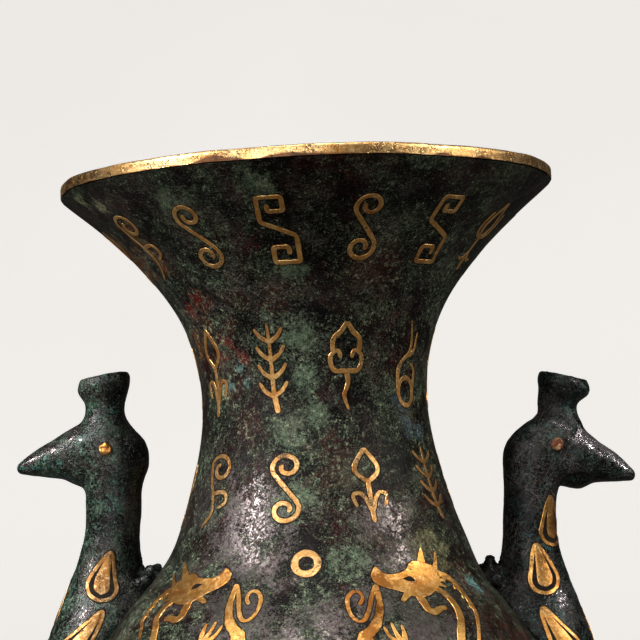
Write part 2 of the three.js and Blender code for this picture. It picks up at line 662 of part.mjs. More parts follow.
// Back, front and half depth of a bird's body as smooth functions of height
function birdOutline(shape) {
  const breast = BREAST.map(([rise, proud, depth]) => {
    const height = birdRootHeight + inBird(rise);
    const wall = outerRadius(height);
    return [height, wall - BREAST_EMBED, wall + inBird(proud), inBird(depth)];
  });
  const above = headSections(shape.head).map(([rise, back, front, depth]) => [
    birdRootHeight + inBird(rise),
    birdRootRadius + inBird(back),
    birdRootRadius + inBird(front),
    inBird(depth),
  ]);
  const sections = [...breast, ...above];
  const along = (column) =>
    new THREE.SplineCurve(sections.map((section) => new THREE.Vector2(section[column], section[0])));
  const [back, front, depth] = [1, 2, 3].map(along);
  const valueAt = (line, height) => {
    let low = 0;
    let high = 1;
    for (let i = 0; i < 40; i++) {
      const middle = (low + high) / 2;
      if (line.getPoint(middle).y < height) low = middle;
      else high = middle;
    }
    return line.getPoint((low + high) / 2).x;
  };
  return {
    low: sections[0][0],
    high: sections[sections.length - 1][0],
    section: (height) => {
      const rear = valueAt(back, height);
      const fore = valueAt(front, height);
      return { middle: (rear + fore) / 2, half: (fore - rear) / 2, depth: valueAt(depth, height) };
    },
  };
}

// A closed skin through rings of points, with flat ends
function loft(rings) {
  const size = rings[0].length;
  const vertices = rings.flat();
  const faces = [];
  for (let r = 0; r < rings.length - 1; r++)
    for (let i = 0; i < size; i++) {
      const a = r * size + i;
      const b = r * size + ((i + 1) % size);
      faces.push([a, b, b + size], [a, b + size, a + size]);
    }
  const last = (rings.length - 1) * size;
  for (let i = 1; i < size - 1; i++) faces.push([0, i + 1, i], [last, last + i, last + i + 1]);
  return toSolid(fromTriangles(vertices, faces));
}

const ellipse = (count, at) => Array.from({ length: count }, (_, i) => at((2 * Math.PI * i) / count));

// Evenly spaced heights from low up to, but not including, high
function levels(low, high, step) {
  const count = Math.round((high - low) / step);
  return Array.from({ length: count }, (_, i) => THREE.MathUtils.lerp(low, high, i / count));
}

function birdTrunk(outlined, side) {
  const crestFoot = birdRootHeight + inBird(CREST_FOOT);
  const ringHeights = [
    ...levels(outlined.low, crestFoot, BIRD_STEP),
    ...levels(crestFoot, outlined.high, CREST_STEP),
    outlined.high,
  ];
  return loft(ringHeights.map((height) => {
    const { middle, half, depth } = outlined.section(height);
    return ellipse(BIRD_RING_POINTS, (a) =>
      new THREE.Vector3(side * (middle + half * Math.cos(a)), side * depth * Math.sin(a), height));
  }));
}

// Beak, from inside the head to its tip: share of the reach, top and bottom over the root, half depth
const BEAK = [
  [0, 45, 28.6, 7], [0.3, 46.4, 27.4, 7.6], [0.48, 43.8, 29.6, 6.6], [0.68, 40.6, 30.5, 5.2],
  [0.86, 37.4, 31, 3.9], [0.96, 35.2, 31.4, 2.7], [1, 34, 32.2, 1.4],
];
const BEAK_POINTS = 10;

function birdBeak({ head, side }) {
  const rings = BEAK.map(([share, top, bottom, depth]) => {
    const reach = birdRootRadius + inBird(THREE.MathUtils.lerp(head.eye, head.tip, share));
    const middle = birdRootHeight + inBird((top + bottom) / 2 - head.tipDrop * share);
    const half = inBird(top - bottom) / 2;
    return ellipse(BEAK_POINTS, (a) =>
      new THREE.Vector3(side * reach, side * inBird(depth) * Math.cos(a), middle + half * Math.sin(a)));
  });
  return loft(rings);
}

// A rod between two points, for pins, bores and eyes
function rod(from, to, radius, sides = 12) {
  const axis = new THREE.Vector3().subVectors(to, from);
  const cylinder = new THREE.CylinderGeometry(radius, radius, axis.length(), sides);
  cylinder.applyQuaternion(
    new THREE.Quaternion().setFromUnitVectors(new THREE.Vector3(0, 1, 0), axis.clone().normalize()),
  );
  const middle = new THREE.Vector3().addVectors(from, to).multiplyScalar(0.5);
  cylinder.translate(middle.x, middle.y, middle.z);
  return toSolid(cylinder);
}

// Dished top of the crest cup
const CREST_DISH_DEPTH = 2.2;
const CREST_RIM = 1.8;

function crestDish({ head, side }, high) {
  const radius = inBird(head.crestRadius) - CREST_RIM;
  const cone = new THREE.CylinderGeometry(radius, radius - CREST_DISH_DEPTH, 2 * CREST_DISH_DEPTH, 12);
  cone.rotateX(Math.PI / 2);
  cone.translate(side * (birdRootRadius + inBird(head.crest)), 0, high);
  return toSolid(cone);
}

// Pins that hold a bird: a head on a spot face inside the wall, a shank through it and into the breast
const PIN_RISES = [-14, -38];
const PIN_BITES = [8, 6];
const PIN_RADIUS = 2.2;
const PIN_HEAD_RADIUS = 3.4;
const PIN_HEAD_THICKNESS = 2;
const SPOT_FACE_DEPTH = 0.4;

// Points of a pin's axis, square to the wall, by their depth outside it
function pinAxis(side, index) {
  const distance = distanceAt(birdRootHeight + PIN_RISES[index]);
  return (depth) => {
    const point = offsetPoint(distance, depth);
    return new THREE.Vector3(side * point.x, 0, point.y);
  };
}

function pin(side, index) {
  const at = pinAxis(side, index);
  const headTop = SPOT_FACE_DEPTH - WALL - SEAT_GAP;
  const shank = rod(at(headTop - PIN_HEAD_THICKNESS / 2), at(PIN_BITES[index]), PIN_RADIUS);
  return shank.add(rod(at(headTop - PIN_HEAD_THICKNESS), at(headTop), PIN_HEAD_RADIUS));
}

function pinBore(side, index) {
  const at = pinAxis(side, index);
  return rod(at(-2 * WALL), at(PIN_BITES[index] + SEAT_GAP), PIN_RADIUS + SEAT_GAP);
}

function spotFace(side, index) {
  const at = pinAxis(side, index);
  return rod(at(-2 * WALL - PIN_HEAD_THICKNESS), at(SPOT_FACE_DEPTH - WALL), PIN_HEAD_RADIUS + SEAT_GAP);
}

// One gold wire through the head makes both eyes
const EYE_RADIUS = 2;
const EYE_STAND_OUT = 0.5;
function eyeLine({ head, side }, outlined, beyond) {
  const height = birdRootHeight + inBird(head.eyeHeight);
  const { depth } = outlined.section(height);
  const x = side * (birdRootRadius + inBird(head.eye));
  const reach = depth + beyond;
  return [new THREE.Vector3(x, -reach, height), new THREE.Vector3(x, reach, height)];
}

function birdCasting(shape, envelope) {
  const outlined = birdOutline(shape);
  const bores = PIN_RISES.map((_, i) => pinBore(shape.side, i));
  const eyeBore = rod(...eyeLine(shape, outlined, 2 * EYE_RADIUS), EYE_RADIUS + SEAT_GAP);
  return birdTrunk(outlined, shape.side)
    .add(birdBeak(shape))
    .subtract(crestDish(shape, outlined.high))
    .subtract(envelope)
    .subtract(joined([...bores, eyeBore]));
}

// Feather scales: a drop outline with a smaller drop hanging from its point, chained down a column
const FEATHER_HEIGHT = 17.6;
const FEATHER_WIDTH = 10.4;
const FEATHER_BAND = 1.3;
const FEATHER_LINK = 1.2;

function feather() {
  const half = (FEATHER_WIDTH - FEATHER_BAND) / 2;
  const top = FEATHER_HEIGHT / 2 - FEATHER_BAND;
  const low = FEATHER_BAND / 2 - FEATHER_HEIGHT / 2;
  const at = (share) => THREE.MathUtils.lerp(low, top, share);
  const rim = [
    [0, low], [half * 0.7, at(0.08)], [half, at(0.28)], [half * 0.75, at(0.53)], [half * 0.3, at(0.89)],
  ];
  const drop = [[half * 0.36, at(0.19)], [half * 0.46, at(0.35)], [half * 0.16, top]];
  return [
    band([...rim, [0, top + FEATHER_BAND / 2], ...mirrored(rim.slice(1)).reverse()], FEATHER_BAND),
    sheet([...drop, ...mirrored(drop).reverse()]),
  ];
}

// The bird's skin as a surface: an angle from straight outwards, a height and a depth
function birdSurface(shape, outlined) {
  return (angle, height, depth) => {
    const at = (a, h) => {
      const { middle, half, depth: y } = outlined.section(h);
      return new THREE.Vector3(shape.side * (middle + half * Math.cos(a)), y * Math.sin(a), h);
    };
    const small = 0.01;
    const point = at(angle, height);
    const along = at(angle, height + small).sub(at(angle, height - small));
    const round = at(angle + small, height).sub(at(angle - small, height));
    const normal = new THREE.Vector3().crossVectors(round, along).normalize();
    return point.addScaledVector(normal, shape.side * depth);
  };
}

// A column of feather scales. Its turn is in degrees from the bird's outer side, towards the back of the
// vase when above 0. Each scale has its own shift from that line back to the outer side, and the scales of
// a side column lean with their tops towards the vase.
function featherColumn(shape, turn, scales) {
  const surface = birdSurface(shape, birdOutline(shape));
  const lowest = inBird(scales[scales.length - 1].rise);
  const middles = scales.map(({ rise, out }) => [-Math.sign(turn) * out, inBird(rise) - lowest]);
  const lean = -Math.sign(turn) * shape.scaleLean;
  const onScale = (i, rise) => {
    const [u, v] = middles[i];
    return [u - rise * Math.sin(radians(lean)), v + rise * Math.cos(radians(lean))];
  };
  const pieces = middles.flatMap(([u, v], i) => {
    const scale = feather().map((piece) => piece.rotate([0, 0, lean]).translate([u, v, 0]));
    if (i === 0) return scale;
    const link = [
      onScale(i, FEATHER_HEIGHT / 2 - FEATHER_BAND),
      onScale(i - 1, FEATHER_BAND / 2 - FEATHER_HEIGHT / 2),
    ];
    return [...scale, strip(link, FEATHER_LINK)];
  });
  return inlay(pieces, placer(surface, radians(turn), birdRootHeight + lowest));
}

const metal = (color, roughness, metalness) =>
  new THREE.MeshStandardMaterial({ color, roughness, metalness });
const patinatedBronze = () => metal(0x35382f, 0.5, 0.7);
const inlaidGold = () => metal(0xc98f2b, 0.35, 1);

const vase = new THREE.Group();
function addPiece(name, solid, material) {
  const mesh = new THREE.Mesh(toGeometry(solid), material);
  mesh.name = name;
  vase.add(mesh);
}

const envelope = bodyEnvelope();
const birds = [bird.left, bird.right];
const wallBores = joined(
  birds.flatMap(({ side }) => PIN_RISES.flatMap((_, i) => [pinBore(side, i), spotFace(side, i)])),
);

addPiece("upper_casting", upperCasting().subtract(wallBores), patinatedBronze());
addPiece("lower_casting", lowerCasting(), patinatedBronze());
addPiece("foot_ring", footRing(), patinatedBronze());
addPiece("base_plate", basePlate(), patinatedBronze());
addPiece("lip_gilding", lipGilding(), inlaidGold());

for (const shape of birds) {
  addPiece(`${shape.name}_casting`, birdCasting(shape, envelope), patinatedBronze());
  PIN_RISES.forEach((_, i) =>
    addPiece(`${shape.name}_pin_${i + 1}`, pin(shape.side, i), patinatedBronze()));
  const wire = rod(...eyeLine(shape, birdOutline(shape), EYE_STAND_OUT), EYE_RADIUS);
  addPiece(`${shape.name}_eye_wire`, wire, inlaidGold());
  const columns = {
    front: featherColumn(shape, -shape.sideTurn, shape.sideFeathers),
    outer: featherColumn(shape, 0, shape.outerFeathers),
    back: featherColumn(shape, shape.sideTurn, shape.sideFeathers),
  };
  for (const [column, scales] of Object.entries(columns))
    addPiece(`${shape.name}_feathers_${column}`, scales, inlaidGold());
}

const faces = { front: DECOR_FRONT_DEGREES, back: DECOR_FRONT_DEGREES + 180 };
for (const [face, middle] of Object.entries(faces)) {
  addPiece(`pearl_ring_${face}`, pearl(middle), inlaidGold());
  addPiece(`dragon_${face}_right`, dragon(dragonPoses.right, middle), inlaidGold());
  addPiece(`dragon_${face}_left`, dragon(dragonPoses.left, middle), inlaidGold());
}

for (const row of ornamentRows)
  for (let i = 0; i < row.count; i++)
    addPiece(`${row.name}_ornament_${String(i + 1).padStart(2, "0")}`, ornament(row, i), inlaidGold());

export default vase;
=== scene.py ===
import math

import bmesh
import bpy
import numpy as np
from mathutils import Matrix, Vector, noise
from mathutils.bvhtree import BVHTree


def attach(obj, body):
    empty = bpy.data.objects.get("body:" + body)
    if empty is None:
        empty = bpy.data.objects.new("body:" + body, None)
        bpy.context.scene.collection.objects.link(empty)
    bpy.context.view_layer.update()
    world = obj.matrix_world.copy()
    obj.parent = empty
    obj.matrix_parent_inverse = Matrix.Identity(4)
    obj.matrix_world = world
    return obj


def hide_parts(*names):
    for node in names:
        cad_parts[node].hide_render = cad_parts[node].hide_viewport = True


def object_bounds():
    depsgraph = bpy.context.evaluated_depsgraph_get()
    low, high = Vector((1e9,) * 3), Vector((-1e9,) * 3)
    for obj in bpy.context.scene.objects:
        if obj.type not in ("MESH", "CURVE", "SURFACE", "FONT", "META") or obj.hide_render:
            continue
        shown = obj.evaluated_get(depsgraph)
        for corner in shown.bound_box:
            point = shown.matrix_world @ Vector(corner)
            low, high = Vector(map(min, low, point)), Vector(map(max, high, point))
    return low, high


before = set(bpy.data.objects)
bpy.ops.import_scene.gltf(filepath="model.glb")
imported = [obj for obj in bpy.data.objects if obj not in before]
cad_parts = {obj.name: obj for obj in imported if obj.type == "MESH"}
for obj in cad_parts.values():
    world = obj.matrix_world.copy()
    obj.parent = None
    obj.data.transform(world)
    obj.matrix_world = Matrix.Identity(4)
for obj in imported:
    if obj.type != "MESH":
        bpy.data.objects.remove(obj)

CAD_BOX = [list(corner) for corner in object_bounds()]
MM = 0.001
BODY = "root"

# The wall's outline in millimetres, as in the part's source: heights and outside radii
HEIGHTS = [33, 58, 98, 134, 166, 188, 226, 254, 276, 296.5]
RADII = [54, 78, 92.5, 83, 62, 45.2, 34.3, 37.4, 51.8, 74]
FOOT_TOP, BELLY, COLLAR, NECK, LIP = 33, 98, 188, 226, 296.5
RIM = 300
WALL = 2.6
SEAT_GAP = 0.3
LEAN_DEGREES = 2.4
LEAN_BLEND = 14
TURN_STEPS = 256
# Angles between faces, in degrees, up to which a piece is shaded smooth
CASTING_DEGREES, ROUGH_DEGREES, STRIP_DEGREES = 40, 80, 28
FRONT_DEGREES = -5.2


def smooth(points, count=36):
    """count + 1 points of the smooth curve through some points."""
    points = np.asarray(points, float)
    last = len(points) - 1
    place = np.linspace(0, last, count + 1)
    index = np.minimum(place.astype(int), last - 1)
    t = (place - index)[:, None]
    p0, p1 = points[np.maximum(index - 1, 0)], points[index]
    p2, p3 = points[index + 1], points[np.minimum(index + 2, last)]
    v0, v1 = (p2 - p0) / 2, (p3 - p1) / 2
    return (2 * p1 - 2 * p2 + v0 + v1) * t**3 + (3 * p2 - 3 * p1 - 2 * v0 - v1) * t**2 + v0 * t + p1


OUTLINE = smooth(list(zip(RADII, HEIGHTS)), 3600)
WAYS = np.concatenate([[0], np.cumsum(np.hypot(*np.diff(OUTLINE, axis=0).T))])
TANGENTS = np.gradient(OUTLINE, WAYS, axis=0)


def along(way, column):
    return np.interp(way, WAYS, column)


def way_at(height):
    return np.interp(height, OUTLINE[:, 1], WAYS)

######

Requirements:
Reproduce exactly the lines from the line with "for (const row of ornamentRows)" to the line with "bpy.context.view_layer.update()", both end lines included.

Expected answer:
for (const row of ornamentRows)
  for (let i = 0; i < row.count; i++)
    addPiece(`${row.name}_ornament_${String(i + 1).padStart(2, "0")}`, ornament(row, i), inlaidGold());

export default vase;
=== scene.py ===
import math

import bmesh
import bpy
import numpy as np
from mathutils import Matrix, Vector, noise
from mathutils.bvhtree import BVHTree


def attach(obj, body):
    empty = bpy.data.objects.get("body:" + body)
    if empty is None:
        empty = bpy.data.objects.new("body:" + body, None)
        bpy.context.scene.collection.objects.link(empty)
    bpy.context.view_layer.update()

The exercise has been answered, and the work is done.